June celebrations in London
On 6 June, the Queen lit a bonfire beacon at Windsor Castle, the light of which spread across the night in a chain of other beacons throughout the whole country. On 7 June, crowds lined the route of the procession to St Paul's Cathedral, where the royal family attended a Service of Thanksgiving alongside many world leaders, including United States President Jimmy Carter, and Prime Minister James Callaghan as well as all of the living former Prime Ministers (Harold Macmillan, The Lord Home of the Hirsel, Sir Harold Wilson and Edward Heath). The service was followed by lunch in the Guildhall, hosted by the Lord Mayor of the City of London Peter Vanneck.
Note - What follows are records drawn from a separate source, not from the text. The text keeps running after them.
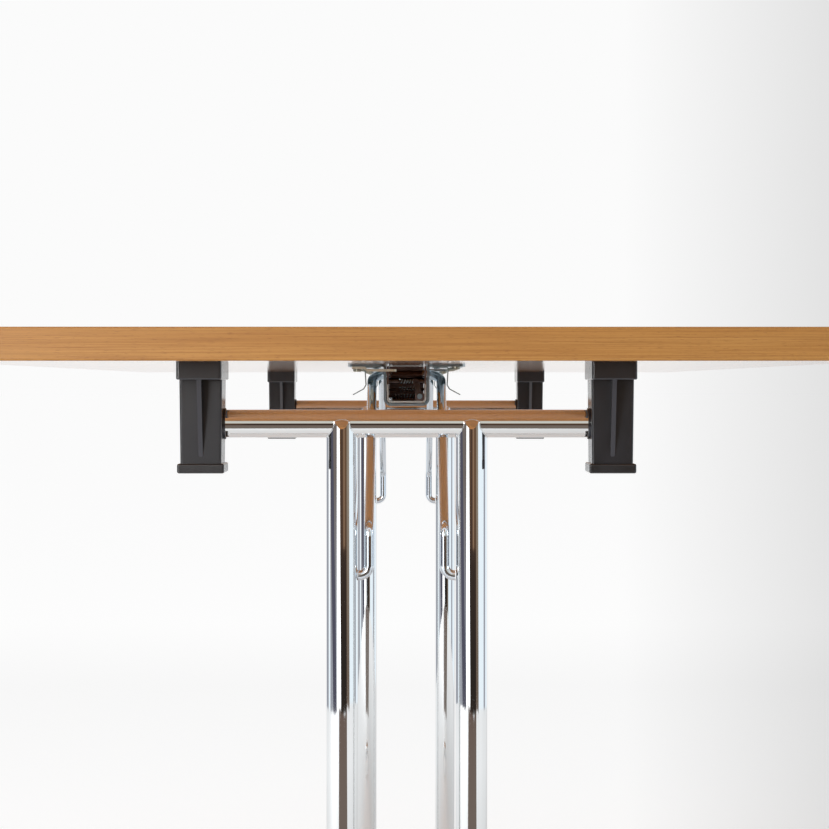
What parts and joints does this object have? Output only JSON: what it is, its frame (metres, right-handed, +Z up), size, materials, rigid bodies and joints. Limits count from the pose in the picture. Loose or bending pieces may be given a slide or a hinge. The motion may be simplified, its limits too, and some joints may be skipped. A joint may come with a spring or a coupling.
{
  "type": "folding conference table",
  "caption": "Folding conference table: rectangular beech-decor top on T-shaped chromed leg frames that fold flat beneath it on struts with sprung latches, and moulded stacking blocks.",
  "frame": {"origin": "on the floor, under the middle of the tabletop", "axes": "+X across the table's width, +Y along its length from the front leg frame to the rear one, +Z up"},
  "size_m": [0.7, 1.5, 0.74],
  "materials": {
    "black_plastic": "moulded, fine grain",
    "board_core": "pressed chipboard",
    "chrome": "bright chromed steel tube",
    "dark_steel": "oiled steel",
    "edge_band": "beech decor band, satin",
    "glide_plastic": "hard plastic",
    "pad_rubber": "matt rubber, fine texture",
    "screw_steel": "passivated steel",
    "spring_steel": "bare spring steel",
    "wood_decor": "beech decor, satin",
    "zinc_steel": "bright zinc-plated sheet"
  },
  "bodies": {
    "top": {"tabletop_core": "board_core", "top_laminate": "wood_decor", "underside_laminate": "wood_decor", "edge_bands_ends": "edge_band", "edge_bands_sides": "edge_band", "block_screws": "screw_steel", "rail_screws": "screw_steel", "clip_rivets": "zinc_steel", "axle_bushes": "black_plastic", "stacking_pads": "pad_rubber", "bearing_block_front_left": "black_plastic", "bearing_block_front_right": "black_plastic", "guide_rail_front": "zinc_steel", "stop_tab_front": "zinc_steel", "spring_clips_front": "spring_steel", "bearing_block_rear_left": "black_plastic", "bearing_block_rear_right": "black_plastic", "guide_rail_rear": "zinc_steel", "stop_tab_rear": "zinc_steel", "spring_clips_rear": "spring_steel"},
    "leg_front": {"cross_tube_front": "chrome", "column_front_left": "chrome", "column_front_right": "chrome", "foot_tube_front": "chrome", "foot_caps_front": "black_plastic", "glide_inserts_front": "zinc_steel"},
    "carriage_front": {"latch_carriage_front": "zinc_steel", "spring_rods_front": "dark_steel", "latch_springs_front": "spring_steel", "lever_rivet_front": "zinc_steel"},
    "strut_front": {"strut_front": "chrome"},
    "release_lever_front": {"release_lever_front": "dark_steel"},
    "lock_bolt_front_left": {"lock_bolt_front_left": "dark_steel"},
    "lock_bolt_front_right": {"lock_bolt_front_right": "dark_steel"},
    "glide_front_left": {"glide_pad_front_left": "glide_plastic", "glide_stem_front_left": "zinc_steel"},
    "glide_front_right": {"glide_pad_front_right": "glide_plastic", "glide_stem_front_right": "zinc_steel"},
    "leg_rear": {"cross_tube_rear": "chrome", "column_rear_left": "chrome", "column_rear_right": "chrome", "foot_tube_rear": "chrome", "foot_caps_rear": "black_plastic", "glide_inserts_rear": "zinc_steel"},
    "carriage_rear": {"latch_carriage_rear": "zinc_steel", "spring_rods_rear": "dark_steel", "latch_springs_rear": "spring_steel", "lever_rivet_rear": "zinc_steel"},
    "strut_rear": {"strut_rear": "chrome"},
    "release_lever_rear": {"release_lever_rear": "dark_steel"},
    "lock_bolt_rear_left": {"lock_bolt_rear_left": "dark_steel"},
    "lock_bolt_rear_right": {"lock_bolt_rear_right": "dark_steel"},
    "glide_rear_left": {"glide_pad_rear_left": "glide_plastic", "glide_stem_rear_left": "zinc_steel"},
    "glide_rear_right": {"glide_pad_rear_right": "glide_plastic", "glide_stem_rear_right": "zinc_steel"}
  },
  "joints": [
    {"name": "leg_fold_front", "type": "hinge", "parent": "top", "child": "leg_front", "pos_m": [0, -0.624, 0.667], "axis": [1, 0, 0], "range_deg": [0, 91.6]},
    {"name": "carriage_slide_front", "type": "slide", "parent": "top", "child": "carriage_front", "axis": [0, 1, 0], "range_m": [0, 0.17381]},
    {"name": "strut_pivot_front", "type": "hinge", "parent": "carriage_front", "child": "strut_front", "pos_m": [0, -0.434, 0.706], "axis": [-1, 0, 0], "range_deg": [0, 31.49]},
    {"name": "lock_bolt_slide_front_right", "type": "slide", "parent": "carriage_front", "child": "lock_bolt_front_right", "axis": [1, 0, 0], "range_m": [0, 0.003]},
    {"name": "lock_bolt_slide_front_left", "type": "slide", "parent": "carriage_front", "child": "lock_bolt_front_left", "axis": [-1, 0, 0], "range_m": [0, 0.003]},
    {"name": "release_lever_turn_front", "type": "hinge", "parent": "carriage_front", "child": "release_lever_front", "pos_m": [0.0112, -0.4476, 0.6876], "axis": [0, 1, 0], "range_deg": [0, 13.14]},
    {"name": "glide_height_front_left", "type": "slide", "parent": "leg_front", "child": "glide_front_left", "axis": [0, 0, -1], "range_m": [0, 0.008]},
    {"name": "glide_height_front_right", "type": "slide", "parent": "leg_front", "child": "glide_front_right", "axis": [0, 0, -1], "range_m": [0, 0.008]},
    {"name": "leg_fold_rear", "type": "hinge", "parent": "top", "child": "leg_rear", "pos_m": [0, 0.624, 0.667], "axis": [-1, 0, 0], "range_deg": [0, 88.4]},
    {"name": "carriage_slide_rear", "type": "slide", "parent": "top", "child": "carriage_rear", "axis": [0, -1, 0], "range_m": [0, 0.17275]},
    {"name": "strut_pivot_rear", "type": "hinge", "parent": "carriage_rear", "child": "strut_rear", "pos_m": [0, 0.434, 0.706], "axis": [1, 0, 0], "range_deg": [0, 29.93]},
    {"name": "lock_bolt_slide_rear_left", "type": "slide", "parent": "carriage_rear", "child": "lock_bolt_rear_left", "axis": [-1, 0, 0], "range_m": [0, 0.003]},
    {"name": "lock_bolt_slide_rear_right", "type": "slide", "parent": "carriage_rear", "child": "lock_bolt_rear_right", "axis": [1, 0, 0], "range_m": [0, 0.003]},
    {"name": "release_lever_turn_rear", "type": "hinge", "parent": "carriage_rear", "child": "release_lever_rear", "pos_m": [-0.0112, 0.4476, 0.6876], "axis": [0, -1, 0], "range_deg": [0, 13.14]},
    {"name": "glide_height_rear_left", "type": "slide", "parent": "leg_rear", "child": "glide_rear_left", "axis": [0, 0, -1], "range_m": [0, 0.008]},
    {"name": "glide_height_rear_right", "type": "slide", "parent": "leg_rear", "child": "glide_rear_right", "axis": [0, 0, -1], "range_m": [0, 0.008]}
  ],
  "couplings": [
    {"joint": "carriage_slide_front", "follows": "leg_fold_front", "m_per_rad": 0.10872},
    {"joint": "strut_pivot_front", "follows": "leg_fold_front", "ratio": 0.34374},
    {"joint": "lock_bolt_slide_front_left", "follows": "lock_bolt_slide_front_right", "ratio": 1},
    {"joint": "release_lever_turn_front", "follows": "lock_bolt_slide_front_right", "rad_per_m": 76.452},
    {"joint": "carriage_slide_rear", "follows": "leg_fold_rear", "m_per_rad": 0.11196},
    {"joint": "strut_pivot_rear", "follows": "leg_fold_rear", "ratio": 0.33851},
    {"joint": "lock_bolt_slide_rear_right", "follows": "lock_bolt_slide_rear_left", "ratio": 1},
    {"joint": "release_lever_turn_rear", "follows": "lock_bolt_slide_rear_left", "rad_per_m": 76.452}
  ]
}
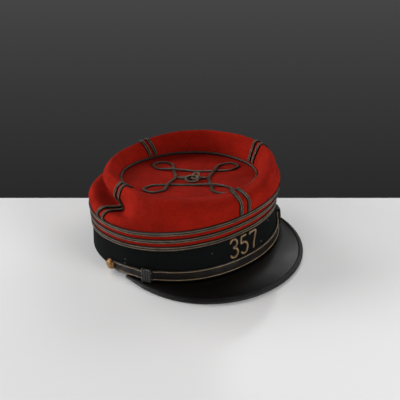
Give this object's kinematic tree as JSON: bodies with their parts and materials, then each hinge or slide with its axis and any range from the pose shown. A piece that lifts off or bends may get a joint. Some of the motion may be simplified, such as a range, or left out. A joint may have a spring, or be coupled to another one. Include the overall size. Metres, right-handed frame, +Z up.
{
  "type": "kepi cap",
  "caption": "Officer's kepi cap with a soft red cloth crown, dark band, metal-thread braids, black leather peak and a brass-buttoned chin strap, resting on its peak and band.",
  "frame": {"origin": "centre of the bounding box's bottom face, on the surface the cap rests on", "axes": "+Z up, the peak points along -Y, the wearer's right is along -X"},
  "size_m": [0.2078, 0.2352, 0.0938],
  "materials": {
    "crown_cloth": "red wool cloth, napped",
    "band_cloth": "blue-black wool cloth",
    "metal_braid": "tarnished metal-thread braid",
    "gold_thread": "gold-thread embroidery",
    "patent_leather": "glossy, crazed with age",
    "binding_leather": "satin",
    "strap_leather": "worn satin",
    "brass": "aged satin"
  },
  "bodies": {
    "root": {"band": "band_cloth", "crown_wall": "crown_cloth", "crown_top": "crown_cloth", "crown_seam_cord": "metal_braid", "rank_braid_1": "metal_braid", "rank_braid_2": "metal_braid", "rank_braid_3": "metal_braid", "quarter_braid_front_1": "metal_braid", "quarter_braid_front_2": "metal_braid", "quarter_braid_right_1": "metal_braid", "quarter_braid_right_2": "metal_braid", "quarter_braid_rear_1": "metal_braid", "quarter_braid_rear_2": "metal_braid", "quarter_braid_left_1": "metal_braid", "quarter_braid_left_2": "metal_braid", "knot_loops": "metal_braid", "knot_bar": "metal_braid", "knot_ring": "metal_braid", "numeral_1": "gold_thread", "numeral_2": "gold_thread", "numeral_3": "gold_thread", "peak": "patent_leather", "peak_binding": "binding_leather", "chin_strap": "strap_leather", "strap_tab_right": "strap_leather", "strap_tab_left": "strap_leather", "strap_slide_right": "strap_leather", "strap_slide_left": "strap_leather", "button_right": "brass", "button_left": "brass"}
  },
  "joints": []
}
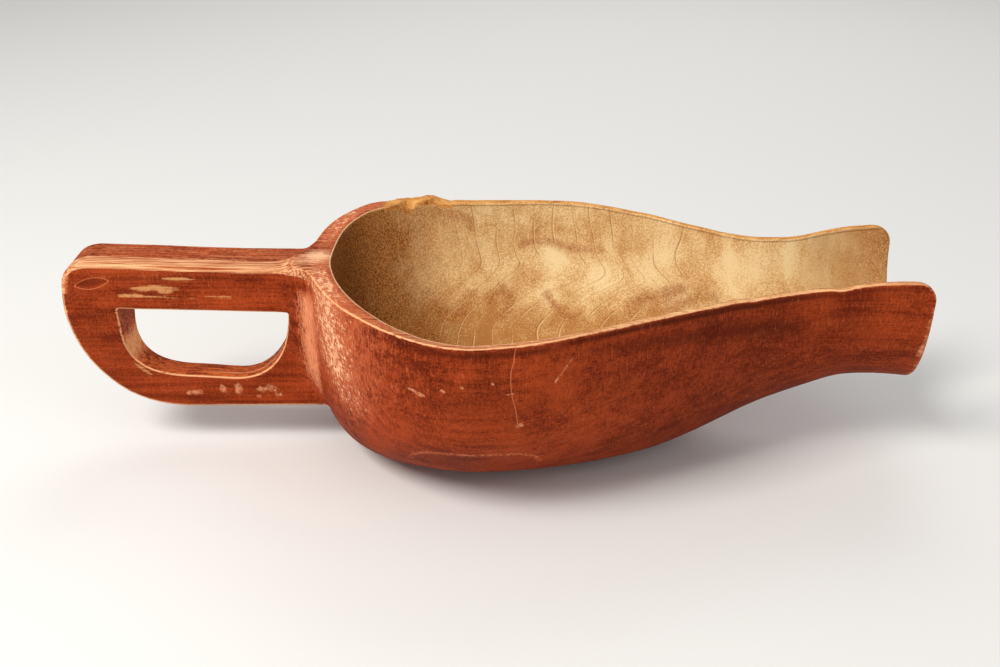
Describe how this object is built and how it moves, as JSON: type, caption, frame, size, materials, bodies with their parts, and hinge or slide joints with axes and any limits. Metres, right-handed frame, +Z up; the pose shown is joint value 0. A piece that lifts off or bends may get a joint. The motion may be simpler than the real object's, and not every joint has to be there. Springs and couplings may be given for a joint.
{
  "type": "feed scoop",
  "caption": "Carved wooden feed scoop with a deep round-backed bowl tapering to an open spout, and a D-shaped loop handle in line behind it.",
  "frame": {"origin": "centre of the bowl's round back, on the flat that the scoop stands on, z = 0", "axes": "+X from the handle towards the spout's mouth, +Y across, +Z up out of the open bowl"},
  "size_m": [0.4825, 0.2234, 0.118],
  "materials": {
    "painted_wood": "worn red milk paint outside, bare maple inside and on worn edges"
  },
  "bodies": {
    "root": {"bowl": "painted_wood", "handle": "painted_wood"}
  },
  "joints": []
}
At the reception, the Queen was quoted as saying,
|“||When I was twenty-one I pledged my life to the service of our people and I asked for God's help to make good that vow. Although that vow was made in my salad days, when I was green in judgement, I do not regret nor retract one word of it.||”|
After the luncheon, the procession including the royals continued down neighbourhoods. Throughout the entire day, onlookers were greeted by the Queen many times as she made several appearances for pictures from her balcony.
On 9 June, the Queen made a Royal Progress trip via boat down the River Thames from Greenwich to Lambeth, in a re-enactment of the famous progresses taken by Queen Elizabeth I. On the trip, the Queen opened the Silver Jubilee Walkway and the South Bank Jubilee Gardens officially, two of numerous places named after the festivities. In the evening, the Queen presided over a fireworks display and was taken subsequently by a procession of lighted carriages to Buckingham Palace, where she greeted onlookers yet again from her balcony.
The Jubilee in popular culture
Before, during, and after the events of Jubilee, the event was addressed in many media of popular culture throughout the Commonwealth.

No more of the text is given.